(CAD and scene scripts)
====
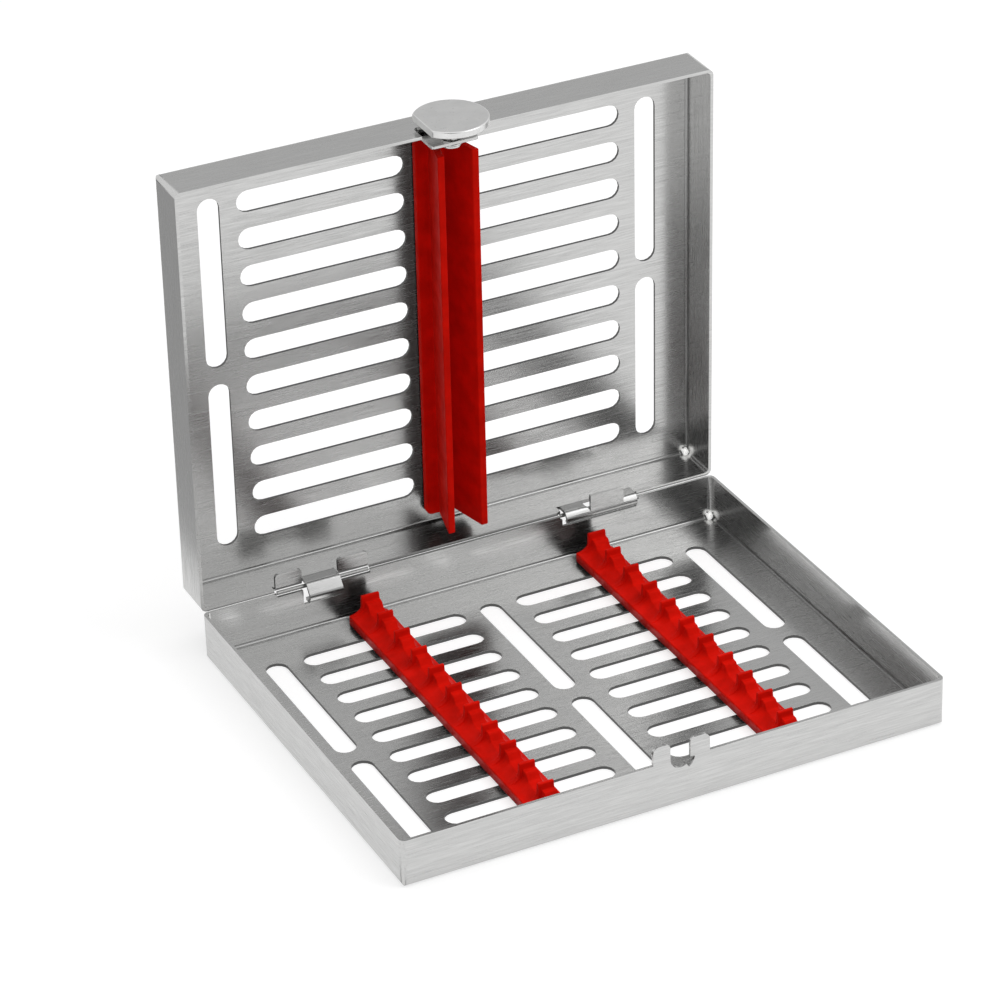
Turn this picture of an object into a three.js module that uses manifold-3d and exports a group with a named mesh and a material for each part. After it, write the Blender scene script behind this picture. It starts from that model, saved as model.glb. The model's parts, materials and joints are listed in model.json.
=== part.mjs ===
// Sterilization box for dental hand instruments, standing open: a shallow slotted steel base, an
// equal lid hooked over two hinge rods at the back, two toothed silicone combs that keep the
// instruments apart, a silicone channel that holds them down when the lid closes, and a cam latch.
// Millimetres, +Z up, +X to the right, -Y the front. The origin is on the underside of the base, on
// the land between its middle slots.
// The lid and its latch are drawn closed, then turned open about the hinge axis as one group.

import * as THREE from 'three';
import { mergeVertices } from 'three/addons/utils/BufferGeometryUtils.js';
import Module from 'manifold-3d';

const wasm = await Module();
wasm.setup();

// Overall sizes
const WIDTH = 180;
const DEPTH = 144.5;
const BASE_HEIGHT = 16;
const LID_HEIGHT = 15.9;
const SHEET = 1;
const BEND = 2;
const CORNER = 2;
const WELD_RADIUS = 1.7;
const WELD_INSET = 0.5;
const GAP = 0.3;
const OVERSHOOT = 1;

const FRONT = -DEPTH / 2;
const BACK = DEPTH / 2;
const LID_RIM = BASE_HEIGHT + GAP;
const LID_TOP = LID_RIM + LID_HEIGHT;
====
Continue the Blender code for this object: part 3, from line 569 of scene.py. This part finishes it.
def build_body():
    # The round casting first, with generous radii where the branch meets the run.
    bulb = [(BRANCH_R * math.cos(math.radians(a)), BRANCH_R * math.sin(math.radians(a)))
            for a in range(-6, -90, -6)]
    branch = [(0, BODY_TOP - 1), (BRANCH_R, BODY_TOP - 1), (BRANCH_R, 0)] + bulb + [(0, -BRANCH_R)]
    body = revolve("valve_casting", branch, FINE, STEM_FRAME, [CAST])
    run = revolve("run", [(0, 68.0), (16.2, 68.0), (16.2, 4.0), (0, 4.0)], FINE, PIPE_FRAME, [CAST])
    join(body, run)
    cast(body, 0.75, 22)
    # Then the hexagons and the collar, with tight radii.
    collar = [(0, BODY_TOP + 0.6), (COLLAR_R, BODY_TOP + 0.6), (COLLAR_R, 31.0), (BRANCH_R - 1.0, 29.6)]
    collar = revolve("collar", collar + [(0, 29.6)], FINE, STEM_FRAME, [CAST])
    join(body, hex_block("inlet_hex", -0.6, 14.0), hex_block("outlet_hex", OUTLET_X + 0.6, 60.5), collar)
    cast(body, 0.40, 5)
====
> GOAL OF THE EXERCISE
Wherever the string "manifold" appears in the entries above, list that line.

> OUTPUT
Turn this picture of an object into a three.js module that uses manifold-3d and exports a group with a named mesh and a material for each part. After it, write the Blender scene script behind this picture. It starts from that model, saved as model.glb. The model's parts, materials and joints are listed in model.json.
import Module from 'manifold-3d';